Faculty FitBit Competition May Step Over the Line of Fair Play

Walking

With the emergence of wearable fitness technology, it seems that office-wide FitBit step contests have become the norm for health-conscious companies everywhere.

At Boston College, the Walk Across Campus program is inspiring faculty to get healthier every day. The results have also become apparent—some participants have reported losing as many as 20 pounds by participating. But according to one frustrated professor, some members of faculty have been abusing the game for financial gain.

According to Charlie Hoffman, a professor of physics at BC, several staff members have been racking up hard-to-believe step totals.

The three metrics that are awarded with prizes are total steps, flights of stairs, and active minutes, which is defined as extended periods of continuous physical activity.

By these metrics, the FitBit data suggests that some BC faculty members have been completing daily marathons.

“This competition began as something that was really fun, but then as the semesters were going by, people began putting up numbers that were really kind of absurd,” Hoffman said.

Hoffman, with the support of several staff members, wrote an email to the director of the Healthy You program, which is the sponsor of Walk Across Campus.

In these emails, Hoffman expressed his frustration not only at the ludicrous nature of the total step counts by some staff members, but at the hypocrisy of rewarding such behavior. After several emails, the director responded, completely failing to acknowledge any wrongdoing.

“There is financial gain for unethical behavior here,” Hoffman said. “It takes away from people who are actually walking 20,000 steps a day.”

The core of Hoffman’s frustration lies in the fact that if such a behavior were committed by a student, he or she would likely be subjected to a hearing from the academic integrity board. Although the repeated offenders do possess alibis to explain their massive step counts (insomnia has often been cited as an alibi of sorts), Hoffman believes the numbers are not possible.

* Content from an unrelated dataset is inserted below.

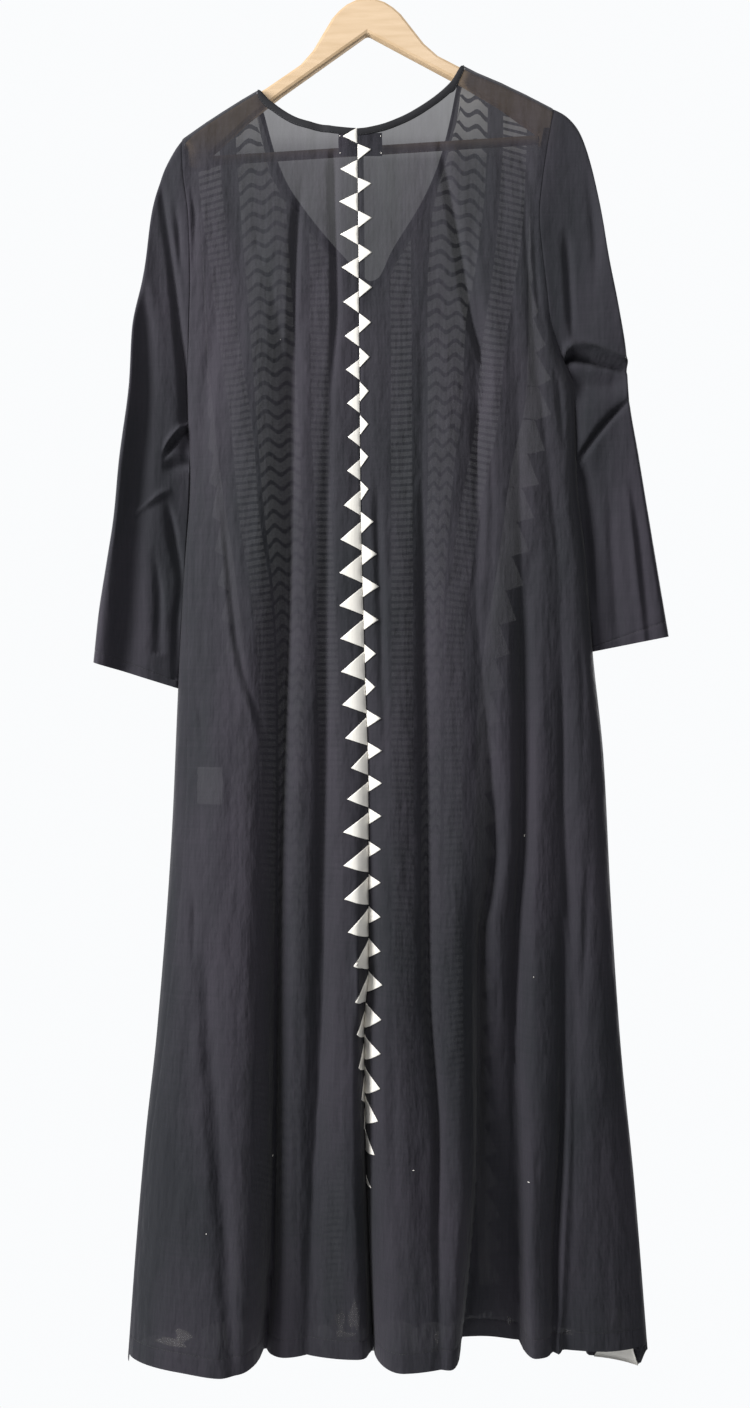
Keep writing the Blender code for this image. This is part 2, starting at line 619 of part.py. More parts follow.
def laid_on(name, points, normals, color):
    """A flat trim of its own thickness over points of a panel."""
    return wall(name, points + normals * (TRIM_GAP + TRIM), points + normals * TRIM_GAP, color)


def binding(name, grid, sign):
    """The neck's binding, over the top rows of a layer between the neck points."""
    inside = np.nonzero(np.abs(grid[0, :, 0]) < BINDING_END)[0]
    rows, columns = slice(0, len(TOP_ROWS)), slice(inside[0], inside[-1] + 1)
    laid_on(name, grid[rows, columns], outward(grid, sign)[rows, columns], BLACK_VOILE)


def sawtooth(side, strip, middle, teeth, reach, first_tip):
    """A comb of triangles on the two columns next to the middle seam.

    "middle" leads over the seam to the right. Where the two halves face each other, the
    comb starts further up its own half, so that it stays there.
    """
    turn = -1 if side == "left" else 1
    seam_at = 0.5 - 0.5 * turn
    width = through(teeth)
    depths = -strip[:, 0, 2]
    numbers = np.arange(len(depths))
    corners = first_tip + TOOTH_PITCH / 2 * np.arange(-1, 2 * TEETH_TO / TOOTH_PITCH)
    rising = np.arange(len(corners)) % 2
    stops = {TEETH_FROM, TEETH_TO} | {d for d in (*corners, *depths) if TEETH_FROM < d < TEETH_TO}
    across = unit(strip[:, 1] - strip[:, 0]) * turn
    normals = unit(np.cross(across * turn, np.gradient(strip[:, 0], axis=0))) * -1
    bends = np.abs(((strip[:-1, 0] + strip[1:, 1] - strip[:-1, 1] - strip[1:, 0])
                    * normals[1:]).sum(axis=-1)) * BEND_SHARE
    outer, inner = [], []
    for stop in sorted(stops):
        row = float(np.interp(stop, depths, numbers))
        over = unit(on_grid(np.stack([across, across], axis=1), row, 0.0))
        normal = unit(on_grid(np.stack([normals, normals], axis=1), row, 0.0))
        away = unit(on_grid(middle, row, 0.0)) * turn
        gap = TRIM_GAP + float(np.interp(row, numbers[:-1] + 0.5, bends))
        facing = float(over @ away)
        start = (SEAM_GAP - (gap + TRIM) * float(normal @ away)) / facing
        near = max(TRIM, start)
        tall = float(np.interp(stop, corners, rising))
        far = max(TRIM + tall * (float(width(stop)) - TOOTH_JOIN), near) + TOOTH_JOIN
        for distance in (near, far):
            base = on_grid(strip, row, seam_at + turn * distance / reach)
            inner.append(base + normal * gap)
            outer.append(base + normal * (gap + TRIM))
    shape = (-1, 2, 3)
    wall(f"sawtooth_back_{side}", np.reshape(outer, shape), np.reshape(inner, shape), CREAM)


def sew_bands(grid, names):
    """The front's bands, each over the columns that carry its name."""
    normals = outward(grid, 1)
    middle = len(names) // 2
    for side, half in (("left", range(0, middle)), ("right", range(middle, len(names)))):
        for band, start in BAND_ROWS.items():
            columns = [j for j in half if names[j] == band]
            last = grid.shape[0] - 1 - BAND_END / SIDE_ROWS
            rows = [start] + [r for r in range(int(start) + 1, grid.shape[0] - 1)] + [last]
            points = np.array([[on_grid(grid, r, j) for j in columns] for r in rows])
            directions = np.array([[on_grid(normals, r, j) for j in columns] for r in rows])
            laid_on(f"band_{band}_{side}", points, unit(directions), CREAM)


def make_sleeve(name, rows, edge, side):
    """A sleeve in rings from the armhole to the cuff; side is -1 at the left."""
    depths = edge_rows(edge, 161.0)[: len(TOP_ROWS) + len(ARMHOLE_ROWS)]
    share = (depths - depths[0]) / (depths[-1] - depths[0])
    armhole = np.stack([edge(depths), depths], axis=1)
    armhole_half = armhole_out(edge, depths)
    curves = [through(rows, i) for i in range(1, 6)]
    straight_armhole = None
    rings = []
    for t in RING_STEPS:
        across, down, in_across, in_down, half = (float(curve(t)) for curve in curves)
        outer, inner = np.array((across, down)), np.array((in_across, in_down))
        straight = outer + (inner - outer) * share[:, None]
        if straight_armhole is None:
            straight_armhole = straight
        settled = min(t / SLEEVE_SETTLED, 1.0)
        flat = straight + (armhole - straight_armhole) * (1 - settled) ** 2
        width = np.linalg.norm(inner - outer)
        deep = half * rounded(share * width, SHOULDER_ROUND)
        deep *= rounded((1 - share) * width, EDGE_ROUND)
        deep = armhole_half * (1 - settled) + deep * settled
        behind = np.stack([flat[:, 0], -deep, -flat[:, 1]], axis=1)
        ahead = np.stack([flat[:, 0], deep, -flat[:, 1]], axis=1)[-2:0:-1]
        rings.append(np.concatenate([behind, ahead]))
    grid = np.array(rings)
    grid[0, :, 0] += side * SEAM_GAP / 2
    inner = grid - outward(grid, side, ring=True) * WALL
    inner[0] = held_back(grid[0], inner[0], np.array((-side, 0, 0), float))
    wall(name, grid, inner, BLACK_VOILE, ring=True)


def make_label(name, across, down, color):
    """A plain label against the inside of the back."""
    xs, depths = np.meshgrid(np.linspace(*across, 7), np.linspace(*down, 5))
    cloth = BACK.point(xs, depths)
    inwards = -outward(cloth, -1)
    near = WALL + LABEL_GAP
    wall(name, cloth + inwards * near, cloth + inwards * (near + TRIM), color)


def hang(item):
    """Tilt a piece of the hanger about the hook."""
    item.rotation_euler = (0, -TILT, 0)


def make_wood():
    """The hanger's wooden body, mirrored about its middle."""
    right = [(x, -d) for x, d in WOOD_TOP + WOOD_END]
    outline = right + [(-x, z) for x, z in reversed(right[1:-1])]
    half = WOOD_THICK / 2
    points = [(x, y, z) for y in (-half, half) for x, z in outline]
    n = len(outline)
    faces = [tuple(range(n)), tuple(range(2 * n - 1, n - 1, -1))]
    faces += [(i, (i + 1) % n, n + (i + 1) % n, n + i) for i in range(n)]
    wood = mesh_object("hanger_wood", points, faces, BEECH)
    edge = wood.modifiers.new("rounded edges", "BEVEL")
    edge.width = WOOD_EDGE * CM
    edge.segments = 2
    edge.limit_method = "ANGLE"
    edge.angle_limit = math.radians(60)
    hang(wood)


def rod(name, radius, start, end, color, metallic=0.0):
    """A straight round rod between two points of the hanger's plane."""
    bpy.ops.mesh.primitive_cylinder_add(vertices=20, radius=radius * CM,
                                        depth=math.dist(start, end) * CM)
    item = bpy.context.object
    item.name = name
    item.data.name = name
    middle = ((start[0] + end[0]) / 2 * CM, 0, (start[1] + end[1]) / 2 * CM)
    for vertex in item.data.vertices:
        if start[1] == end[1]:
            vertex.co = (vertex.co.z, vertex.co.y, -vertex.co.x)
        vertex.co.x += middle[0]
        vertex.co.z += middle[2]
    dress(item, color, 0.4, metallic)
    hang(item)


def make_hook():
    """The wire hook: an open circle, then a bend into the stem over the wood."""
    radius = HOOK_RADIUS + HOOK_WIRE
    centre = -HOOK_RADIUS
    turns = np.radians(np.linspace(200, -52, 22))
    path = [(radius * math.cos(a), centre + radius * math.sin(a)) for a in turns]
    path += [(0.85, -5.35), (0.2, -6.0), (0.0, -6.75), (0.0, -COLLAR_TOP + SEAM_GAP)]
    curve = bpy.data.curves.new("hanger_hook", "CURVE")
    curve.dimensions = "3D"
    curve.bevel_depth = HOOK_WIRE * CM
    curve.bevel_resolution = 2
    curve.use_fill_caps = True
    spline = curve.splines.new("POLY")
    spline.points.add(len(path) - 1)
    for point, (x, z) in zip(spline.points, path):
        point.co = (x * CM, 0, z * CM, 1)
    item = bpy.data.objects.new("hanger_hook", curve)
    bpy.context.collection.objects.link(item)
    dress(item, STEEL, 0.3, 1.0)
    hang(item)


def make_hanger():
    make_wood()
    make_hook()
    rod("hanger_collar", COLLAR_RADIUS, (0, -COLLAR_TOP), (0, SEAM_GAP - APEX_DOWN), STEEL, 1.0)
    rod("hanger_bar", BAR_RADIUS, (-BAR_HALF, -BAR_DOWN), (BAR_HALF, -BAR_DOWN), BEECH)


def main():
    for item in list(bpy.data.objects):
        bpy.data.objects.remove(item, do_unlink=True)
    make_body()
    make_sleeve("sleeve_left", LEFT_SLEEVE, left_edge, -1)
    make_sleeve("sleeve_right", RIGHT_SLEEVE, right_edge, 1)
    make_label("neck_label", (-2.5, 2.4), (23.9, 26.4), BLACK_VOILE)
    make_label("care_label", (-18.2, -15.2), (94.7, 98.8), PALE_LABEL)
    make_hanger()


main()
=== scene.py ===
"""The looks of a long black voile kaftan, its back outwards, on a wooden suit hanger.

Seen along +Y, +X is to the right and +Z is up, and the kaftan's back is nearest.
The origin is the inside top of the hanger's hook.

The tables are in centimetres. "down" is the depth below the origin, "across" is
along X, and "out" is how far a layer lies from the plane of the hanger: towards -Y
for the back and +Y for the front. The meshes are in metres.
"""

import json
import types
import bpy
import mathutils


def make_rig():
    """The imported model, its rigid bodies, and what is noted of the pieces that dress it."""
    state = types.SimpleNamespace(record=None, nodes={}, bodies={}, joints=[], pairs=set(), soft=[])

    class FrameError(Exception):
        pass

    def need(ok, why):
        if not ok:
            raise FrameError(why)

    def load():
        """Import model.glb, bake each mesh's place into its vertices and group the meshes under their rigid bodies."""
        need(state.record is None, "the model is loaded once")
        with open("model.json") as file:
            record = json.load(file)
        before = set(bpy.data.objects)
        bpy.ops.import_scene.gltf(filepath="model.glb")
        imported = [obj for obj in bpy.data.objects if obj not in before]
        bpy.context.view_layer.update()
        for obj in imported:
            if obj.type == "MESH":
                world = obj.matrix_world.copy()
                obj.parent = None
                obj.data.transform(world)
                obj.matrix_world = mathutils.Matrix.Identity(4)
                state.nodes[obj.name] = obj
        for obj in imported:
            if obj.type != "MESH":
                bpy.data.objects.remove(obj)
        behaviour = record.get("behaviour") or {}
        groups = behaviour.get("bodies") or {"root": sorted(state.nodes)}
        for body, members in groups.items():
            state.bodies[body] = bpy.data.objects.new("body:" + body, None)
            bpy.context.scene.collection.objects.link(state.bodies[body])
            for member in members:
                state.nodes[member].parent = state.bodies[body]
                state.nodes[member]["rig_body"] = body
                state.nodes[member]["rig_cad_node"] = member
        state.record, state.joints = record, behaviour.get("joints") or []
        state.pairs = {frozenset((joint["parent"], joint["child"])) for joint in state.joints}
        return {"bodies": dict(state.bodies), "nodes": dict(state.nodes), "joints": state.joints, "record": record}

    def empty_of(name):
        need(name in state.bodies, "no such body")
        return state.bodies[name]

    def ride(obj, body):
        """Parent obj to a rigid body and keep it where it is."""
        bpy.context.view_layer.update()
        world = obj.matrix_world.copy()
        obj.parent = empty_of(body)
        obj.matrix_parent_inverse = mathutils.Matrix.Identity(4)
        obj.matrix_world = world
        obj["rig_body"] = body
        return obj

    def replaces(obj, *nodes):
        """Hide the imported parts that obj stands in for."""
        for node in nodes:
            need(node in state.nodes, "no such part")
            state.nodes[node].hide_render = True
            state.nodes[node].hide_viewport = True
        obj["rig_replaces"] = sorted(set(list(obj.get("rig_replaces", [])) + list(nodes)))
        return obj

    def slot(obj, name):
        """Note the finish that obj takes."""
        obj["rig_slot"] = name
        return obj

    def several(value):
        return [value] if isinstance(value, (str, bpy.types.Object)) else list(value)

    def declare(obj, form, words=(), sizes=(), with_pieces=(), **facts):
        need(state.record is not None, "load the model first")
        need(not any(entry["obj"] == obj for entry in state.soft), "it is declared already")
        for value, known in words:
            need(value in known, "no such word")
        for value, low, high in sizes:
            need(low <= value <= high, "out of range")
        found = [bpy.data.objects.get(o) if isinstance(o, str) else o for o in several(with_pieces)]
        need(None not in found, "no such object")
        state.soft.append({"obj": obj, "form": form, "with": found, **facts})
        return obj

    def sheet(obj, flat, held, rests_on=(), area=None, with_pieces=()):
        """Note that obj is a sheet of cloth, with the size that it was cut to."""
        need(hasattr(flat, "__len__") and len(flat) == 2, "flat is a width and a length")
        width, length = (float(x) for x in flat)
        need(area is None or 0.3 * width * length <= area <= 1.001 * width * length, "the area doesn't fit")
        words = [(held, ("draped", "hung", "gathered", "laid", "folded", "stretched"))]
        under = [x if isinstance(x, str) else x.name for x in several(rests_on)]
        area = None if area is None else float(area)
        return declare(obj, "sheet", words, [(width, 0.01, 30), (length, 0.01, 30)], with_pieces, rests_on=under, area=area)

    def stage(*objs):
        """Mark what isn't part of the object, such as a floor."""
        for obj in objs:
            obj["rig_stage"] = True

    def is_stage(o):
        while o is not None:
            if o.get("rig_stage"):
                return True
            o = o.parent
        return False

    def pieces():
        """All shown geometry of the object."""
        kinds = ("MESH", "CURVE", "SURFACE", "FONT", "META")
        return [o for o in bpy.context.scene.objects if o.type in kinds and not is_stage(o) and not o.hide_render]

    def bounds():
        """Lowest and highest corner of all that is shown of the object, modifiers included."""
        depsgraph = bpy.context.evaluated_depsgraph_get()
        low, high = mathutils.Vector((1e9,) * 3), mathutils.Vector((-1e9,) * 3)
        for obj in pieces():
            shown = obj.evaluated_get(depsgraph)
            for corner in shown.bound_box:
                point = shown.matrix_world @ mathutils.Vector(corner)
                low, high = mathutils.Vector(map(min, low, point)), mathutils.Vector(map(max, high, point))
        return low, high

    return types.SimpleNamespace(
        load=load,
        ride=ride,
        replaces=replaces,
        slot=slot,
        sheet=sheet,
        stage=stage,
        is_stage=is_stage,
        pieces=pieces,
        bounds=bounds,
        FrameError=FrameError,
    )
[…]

The biggest of these offenders, a BC carpenter, consistently logs around 50,000 steps per day, equating to a full marathon of walking on an average weekday. On weekends he claims to walk even more, something like 30 miles.

According to Hoffman, this member of the BC staff consistently logs more than 16 hours of active minutes, meaning that he is performing extended physical activity for 16 continuous hours per day.

As Hoffman pointed out, that means that for every hour he is awake, he is walking. This spurred Hoffman to try and garner some support for his cause of step verification.

“Well I thought, at what point does this become ridiculous?” Hoffman said. “The fact that these guys are 50 percent ahead of the next leading step -getters is what made me want to mess with them.”

So Hoffman devised an experiment. Bringing a rocker to work—a device that simply rocks back and forth continuously and repeatedly—Hoffman racked up a whopping 200,000 steps in one day.

He openly acknowledged that he was “supplementing,” as he calls it, in his emails to the director, yet even this was not enough to convince the program to verify step counts.

In the online database, he encouraged one of his coworkers to simply lie and enter a 40,000-step day, and the program accepted the input with no FitBit verification involved.

It was only when Hoffman changed his name to Jaqen H’ghar—an assassin from the popular series Game of Thrones—and entered his height as 9-feet tall, that the program was prompted to raise any red flags regarding his numbers. It was decided, however, that he simply had a defective FitBit rather than a method of supplementing his numbers.

“It was a nice small victory to get them to finally acknowledge that not all of the numbers were correct,” Hoffman said. “But the word ‘cheating’ was never mentioned.”

It is not hard to see why supplementing step count numbers is an enticing option for some. For the first several years of the competition, top prizes included rewards such as having all health care costs covered by the University. This is no small prize, and can run into thousands of dollars over the long term.

As Hoffman has expressed, it is frustrating on behalf of non-supplementing staff and hypocritical on the part of the University to reward those who so blatantly have found ways to increase their numbers.

Even an act as small as attaching the FitBit to a pant leg and bouncing a leg can create steps, but the highest step counters are doing more than this. Racking up 950 active minutes every day requires more than nervously bouncing a leg.

“It’s so absurd,” said Hoffman, noting the size and cost of the prizes involved. “It seems ridiculous that the program rewards, and now encourages, unethical behavior.”

Although the prizes have significantly decreased in value in recent years, Hoffman’s point remains valid. The University ought to uphold integrity standards in all methods of competition, whether by student or staff. Rewarding this manipulative behavior solely because it is inconvenient to verify the information is as unethical as the behavior itself, and Hoffman simply wants to bring this to light.

“Of course I would never accept the prizes with my 200,000-step days,” Hoffman said of his own experiment in manipulation. “I just can’t stand seeing this behavior rewarded with such significant financial rewards, it just isn’t fair.”